As described in Hoop Lore, Connie Kirchberg’s illuminating book, “It was the Trentons,” a YMCA squad from the capital of New Jersey, “who became the first team to collect a paycheck for playing basketball. The group squared off against the Brooklyn Y team at Masonic Temple in downtown Trenton on November 7, 1896. The contest had been advertised in advance via a one-column ad in the Trenton Daily True American, another probable first. . . Admission was priced at 15 cents for standing room, 25 cents for a seat on the newly constructed risers.

“By all accounts,” Kirchberg writes, “the top floor of the three-story temple, a social hall that had been converted to a basketball court for the night, was packed to the hilt with some 700 boisterous fans. The court itself featured another first: it was surrounded by a 12-foot-high wire mesh fence. Thereafter known as the cage, the apparatus was intended to speed up the game by keeping the ball in play at all times. Without the fence, play was interrupted each time the ball rolled off the court, as the out-of-bounds rule had yet to be established. Once the ball was considered out of play, possession was granted to the first man who was able to get his hands on it, a situation that often resulted in a frantic free-for-all. Players pushing, shoving, and slapping each other did not make great advertising copy for family entertainment especially when unsuspecting patrons were drawn into the fray. Theory had it the cage would also serve to protect players by preventing overzealous fans from intentionally interfering with game play – a logical assumption, though it proved premature. Sources of the day spoke of rowdy fans who stood at the fence and poked passing players and refs with hat pins and even lit cigars. . . .

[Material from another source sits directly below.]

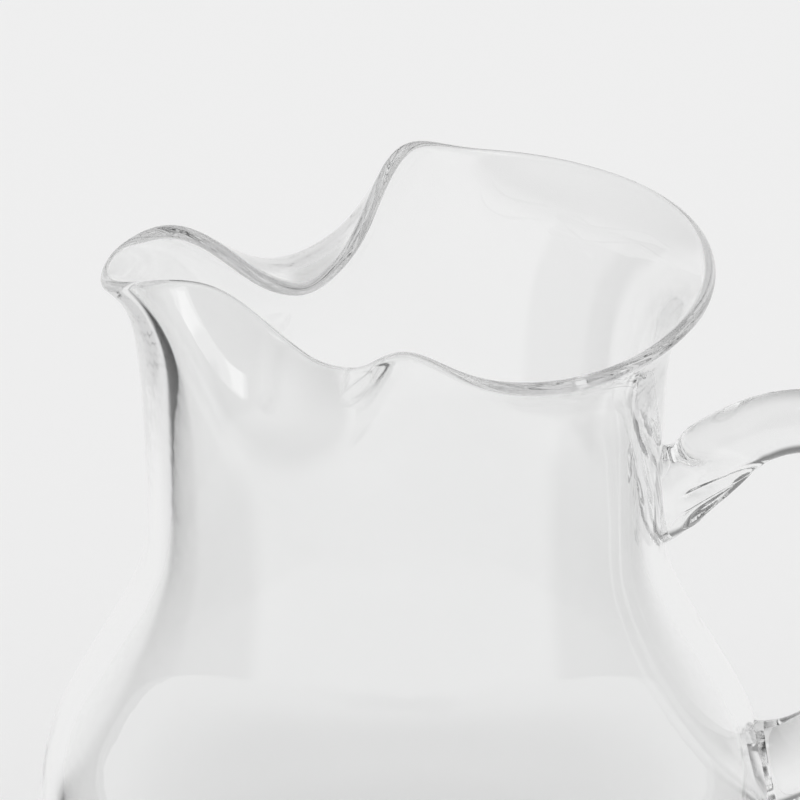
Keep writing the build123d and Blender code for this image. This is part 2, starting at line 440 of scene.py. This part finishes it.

“Clad in uniforms of black padded knickers and sleeveless red jerseys,” the hosts “won in their usual fashion, flattening their opponents by a score of 16 to 1. . . . Forward Fred Cooper, the Trentons’ captain and leading scorer, finished with three baskets for a game high six points, an honor which netted him an extra dollar in pay. The amount the players collected that night remains in dispute today, but is believed to have been between $10 and $15 each.

Until that juncture, all competitive basketball teams were affiliated with local YMCAs, which indeed assumed a major role in the blistering early spread of basketball. In fact, James Naismith invented the game on behalf of a training school that was run by the international youth organization. However, the association’s leadership was incensed with the news of players receiving money. As per Naismith’s vision, hoops was meant to be a wholesome and enjoyable pastime. To make matters worse, the game turned out to be more physical and combative than the inventor or the YMCA had envisioned. The organization preceded to ban remunerated players from competing under its aegis and at its branches.

In response, a host of teams broke ranks with the Y. According to Kirchberg, “The players rented whatever facilities where available, mostly assembly halls and dance floors, charged admission to their games, and split the proceeds.” Approximately 26 months after that historic day in Trenton, the National Basketball League, the first professional hoops circuit, would open for business.